Сначала телескопов не было. Углы мерили трикветриумом — несколькими деревянными линейками на шарнирах. Вся конструкция подносилась к глазам, и измерения производились тоже на глазок. Позже угломерным инструментом стал служить квадрант. При этом чем больше и тяжелее было само деревянное сооружение, тем выше оказывалась точность наблюдений. И лишь много позже появился телескоп с перекрестьем из двух туго натянутых нитей да еще с микрометрическим винтом.
Первым, кто пришел к мысли, что звездные расстояния нужно и можно мерить, был Коперник. Увы, единственным инструментом Коперника был как раз трикветриум, на линейках которого деления были нанесены от руки чернилами. Точность же требовалась до долей секунды. Для усиления впечатления напомним, что угловая секунда — это 1/ 324 000(одна трехсотдвадцатичетырехтысячная) доля прямого угла. Попробуйте уловите…
После многих попыток, придя все же к выводу, что до звезд расстояние по меньшей мере раз в тысячу больше, чем до Солнца, почтенный каноник оставил непосильную задачу.
Эстафету подхватил Тихо Браге. Помните, с каким благоговением принял заносчивый аристократ в подарок грубую линейку Коперника? Как был счастлив, несмотря на свой несносный характер и непомерное самомнение. Инструменты датского астронома были изготовлены из дуба лучшими мастерами Европы. Когда Тихо Браге вместе с многочисленным семейством покидал Ураниенборг, его стенной квадрант занимал целую повозку.
Но дубовые инструменты давали и «дубовый» результат. Увеличив Коперниково расстояние до звезд в три раза, Тихо Браге тоже сдался, отказавшись от измерений.
Были и еще попытки, такие же неудачные. Кое-кто стал подозревать сам метод. Конечно, дескать, землемеров он устраивает, но земные расстояния — не небесные. Чем дальше звезда, тем параллакс меньше. Ах, если бы знали они, трудолюбивые предки наши, что параллакс даже ближайшей звезды, Альфы Центавра, составляет всего три четверти угловой секунды, а расстояние в 270 тысяч раз больше, чем от Земли до Солнца. Нет, хорошо, что они не знали этого.

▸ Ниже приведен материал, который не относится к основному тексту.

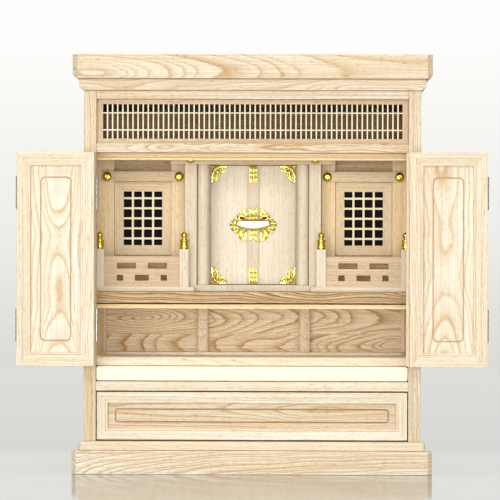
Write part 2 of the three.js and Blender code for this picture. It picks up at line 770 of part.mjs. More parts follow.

Берясь за непосильные задачи, люди учатся.
А известно, что и ошибки приносят новые знания.
В 1725 году английский астроном Джеймс Брадлей приступил к определению параллакса Гаммы Дракона. Работы, которые проводились до него, он знал неплохо и выбрал Гамму Дракона специально, чтобы избежать прошлых ошибок. Эта звезда проходила через меридиан в Англии точно в зените (над головой), а значит, атмосферные помехи при ее наблюдении сводились к минимуму. Кроме того, Брадлей решил в момент прохождения ее через меридиан, намертво приколотить трубу телескопа к стене. Сделать это было нетрудно — трубы телескопов в те времена делали из досок. Польза от этого хитроумного хода очевидна — инструмент остается неподвижен, а положение звезды в поле его зрения, за счет движения Земли, будет все время меняться. В течение года она опишет маленький эллипс, измерив который он, сэр Брадлей, вычислит параллакс звезды, а потом и расстояние до нее.
Ночью 14 декабря 1725 года астроном закрепил телескоп и строго-настрого запретил всем даже приближаться к нему. Прошло рождество, наступил новый год. Сэр Брадлей выдерживал характер, демонстрируя английское хладнокровие. Правда, злые языки говорили, что последние дни 1725 года в Лондоне стояла отвратительная погода, небо затянули тучи и Брадлей ходил злой как черт.
Первого января облака рассеялись. И Брадлей прильнул к окуляру. За две с половиной недели Гамма Дракона уже должна была хоть немного сместиться со своего положения. И вот… О счастье, о радость! Она действительно передвинулась. Правда, несколько не туда, как он ожидал. «Тысяча чертей!» — чем дольше вглядывался астроном в положение звезды, тем больше терял над собой власть. Проклятое светило ехало вовсе не в ту сторону. Вместо того чтобы сместиться влево и тем положить начало ожидаемому эллипсу, оно упорно покатилось вправо. Тут никакой, даже британской, выдержки не хватит.